**INSTRUCTION:** Write out the whole listing again, exactly.

================

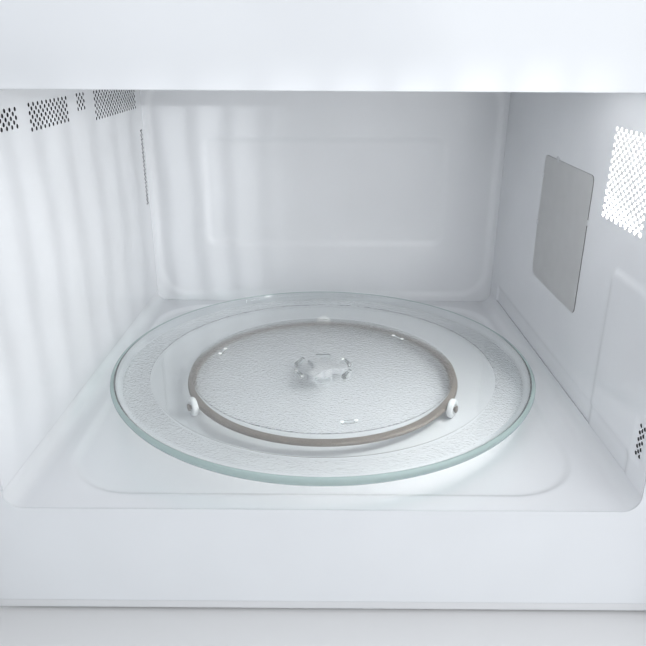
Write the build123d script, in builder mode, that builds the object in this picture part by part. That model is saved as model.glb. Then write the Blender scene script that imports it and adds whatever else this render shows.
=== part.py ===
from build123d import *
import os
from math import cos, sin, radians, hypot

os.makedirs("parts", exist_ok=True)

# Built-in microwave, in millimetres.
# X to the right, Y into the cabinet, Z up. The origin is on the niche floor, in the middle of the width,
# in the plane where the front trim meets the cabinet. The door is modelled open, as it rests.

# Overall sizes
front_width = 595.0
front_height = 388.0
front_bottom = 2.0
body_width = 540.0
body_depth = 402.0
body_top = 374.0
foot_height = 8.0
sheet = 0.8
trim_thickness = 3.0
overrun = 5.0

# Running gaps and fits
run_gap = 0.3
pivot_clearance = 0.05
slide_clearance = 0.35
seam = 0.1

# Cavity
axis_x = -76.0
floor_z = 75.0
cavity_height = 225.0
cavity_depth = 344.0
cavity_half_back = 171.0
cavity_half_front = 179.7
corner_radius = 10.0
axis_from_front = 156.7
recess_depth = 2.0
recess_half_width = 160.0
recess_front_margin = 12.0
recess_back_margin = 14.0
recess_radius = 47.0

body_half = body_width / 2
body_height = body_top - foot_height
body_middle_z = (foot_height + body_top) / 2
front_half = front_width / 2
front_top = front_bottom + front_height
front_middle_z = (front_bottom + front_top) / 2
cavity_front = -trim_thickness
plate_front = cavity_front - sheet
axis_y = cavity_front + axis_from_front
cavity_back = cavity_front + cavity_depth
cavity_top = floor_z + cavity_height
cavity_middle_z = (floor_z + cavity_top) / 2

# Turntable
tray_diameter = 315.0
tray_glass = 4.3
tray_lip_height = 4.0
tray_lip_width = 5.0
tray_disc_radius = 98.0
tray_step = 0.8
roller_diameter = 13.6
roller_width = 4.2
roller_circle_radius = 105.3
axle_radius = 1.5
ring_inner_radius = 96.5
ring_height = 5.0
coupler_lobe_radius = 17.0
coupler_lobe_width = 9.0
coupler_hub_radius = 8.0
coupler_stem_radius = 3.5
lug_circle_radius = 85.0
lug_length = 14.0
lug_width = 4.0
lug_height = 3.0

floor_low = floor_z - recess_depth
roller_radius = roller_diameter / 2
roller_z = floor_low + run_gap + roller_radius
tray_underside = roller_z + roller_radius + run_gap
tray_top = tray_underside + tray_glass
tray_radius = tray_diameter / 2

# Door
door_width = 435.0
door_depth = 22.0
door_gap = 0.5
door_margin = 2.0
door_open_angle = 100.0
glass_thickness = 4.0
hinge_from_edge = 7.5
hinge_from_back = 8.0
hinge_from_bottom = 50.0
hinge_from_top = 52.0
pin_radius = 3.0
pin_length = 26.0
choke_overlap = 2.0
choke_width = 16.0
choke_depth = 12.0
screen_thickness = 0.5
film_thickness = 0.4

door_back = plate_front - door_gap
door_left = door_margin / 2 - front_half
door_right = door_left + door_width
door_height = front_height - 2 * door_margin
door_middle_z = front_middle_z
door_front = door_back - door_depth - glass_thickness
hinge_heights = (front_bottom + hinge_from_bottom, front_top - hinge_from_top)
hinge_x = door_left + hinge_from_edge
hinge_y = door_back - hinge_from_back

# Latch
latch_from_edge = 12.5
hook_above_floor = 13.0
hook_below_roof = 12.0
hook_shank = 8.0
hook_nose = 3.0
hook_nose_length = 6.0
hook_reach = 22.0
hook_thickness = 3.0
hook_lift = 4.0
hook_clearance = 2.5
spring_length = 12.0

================

**EXERCISE RESULT:**
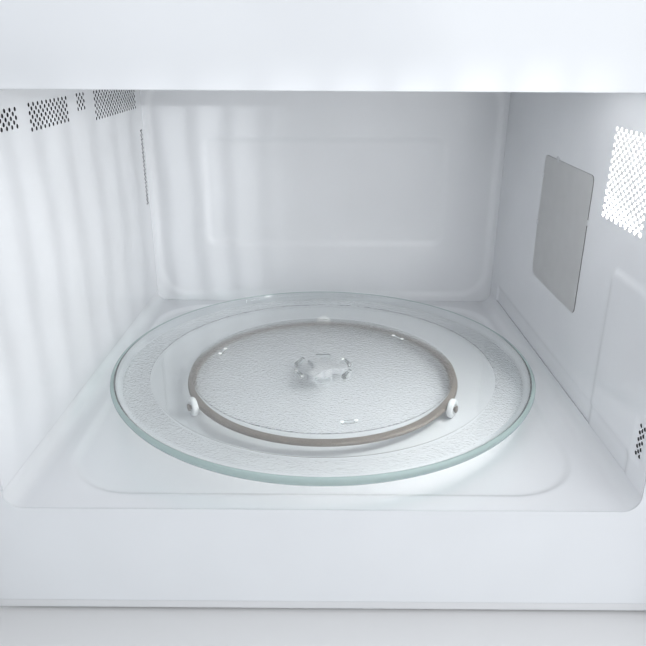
Write the build123d script, in builder mode, that builds the object in this picture part by part. That model is saved as model.glb. Then write the Blender scene script that imports it and adds whatever else this render shows.
=== part.py ===
from build123d import *
import os
from math import cos, sin, radians, hypot

os.makedirs("parts", exist_ok=True)

# Built-in microwave, in millimetres.
# X to the right, Y into the cabinet, Z up. The origin is on the niche floor, in the middle of the width,
# in the plane where the front trim meets the cabinet. The door is modelled open, as it rests.

# Overall sizes
front_width = 595.0
front_height = 388.0
front_bottom = 2.0
body_width = 540.0
body_depth = 402.0
body_top = 374.0
foot_height = 8.0
sheet = 0.8
trim_thickness = 3.0
overrun = 5.0

# Running gaps and fits
run_gap = 0.3
pivot_clearance = 0.05
slide_clearance = 0.35
seam = 0.1

# Cavity
axis_x = -76.0
floor_z = 75.0
cavity_height = 225.0
cavity_depth = 344.0
cavity_half_back = 171.0
cavity_half_front = 179.7
corner_radius = 10.0
axis_from_front = 156.7
recess_depth = 2.0
recess_half_width = 160.0
recess_front_margin = 12.0
recess_back_margin = 14.0
recess_radius = 47.0

body_half = body_width / 2
body_height = body_top - foot_height
body_middle_z = (foot_height + body_top) / 2
front_half = front_width / 2
front_top = front_bottom + front_height
front_middle_z = (front_bottom + front_top) / 2
cavity_front = -trim_thickness
plate_front = cavity_front - sheet
axis_y = cavity_front + axis_from_front
cavity_back = cavity_front + cavity_depth
cavity_top = floor_z + cavity_height
cavity_middle_z = (floor_z + cavity_top) / 2

# Turntable
tray_diameter = 315.0
tray_glass = 4.3
tray_lip_height = 4.0
tray_lip_width = 5.0
tray_disc_radius = 98.0
tray_step = 0.8
roller_diameter = 13.6
roller_width = 4.2
roller_circle_radius = 105.3
axle_radius = 1.5
ring_inner_radius = 96.5
ring_height = 5.0
coupler_lobe_radius = 17.0
coupler_lobe_width = 9.0
coupler_hub_radius = 8.0
coupler_stem_radius = 3.5
lug_circle_radius = 85.0
lug_length = 14.0
lug_width = 4.0
lug_height = 3.0

floor_low = floor_z - recess_depth
roller_radius = roller_diameter / 2
roller_z = floor_low + run_gap + roller_radius
tray_underside = roller_z + roller_radius + run_gap
tray_top = tray_underside + tray_glass
tray_radius = tray_diameter / 2

# Door
door_width = 435.0
door_depth = 22.0
door_gap = 0.5
door_margin = 2.0
door_open_angle = 100.0
glass_thickness = 4.0
hinge_from_edge = 7.5
hinge_from_back = 8.0
hinge_from_bottom = 50.0
hinge_from_top = 52.0
pin_radius = 3.0
pin_length = 26.0
choke_overlap = 2.0
choke_width = 16.0
choke_depth = 12.0
screen_thickness = 0.5
film_thickness = 0.4

door_back = plate_front - door_gap
door_left = door_margin / 2 - front_half
door_right = door_left + door_width
door_height = front_height - 2 * door_margin
door_middle_z = front_middle_z
door_front = door_back - door_depth - glass_thickness
hinge_heights = (front_bottom + hinge_from_bottom, front_top - hinge_from_top)
hinge_x = door_left + hinge_from_edge
hinge_y = door_back - hinge_from_back

# Latch
latch_from_edge = 12.5
hook_above_floor = 13.0
hook_below_roof = 12.0
hook_shank = 8.0
hook_nose = 3.0
hook_nose_length = 6.0
hook_reach = 22.0
hook_thickness = 3.0
hook_lift = 4.0
hook_clearance = 2.5
spring_length = 12.0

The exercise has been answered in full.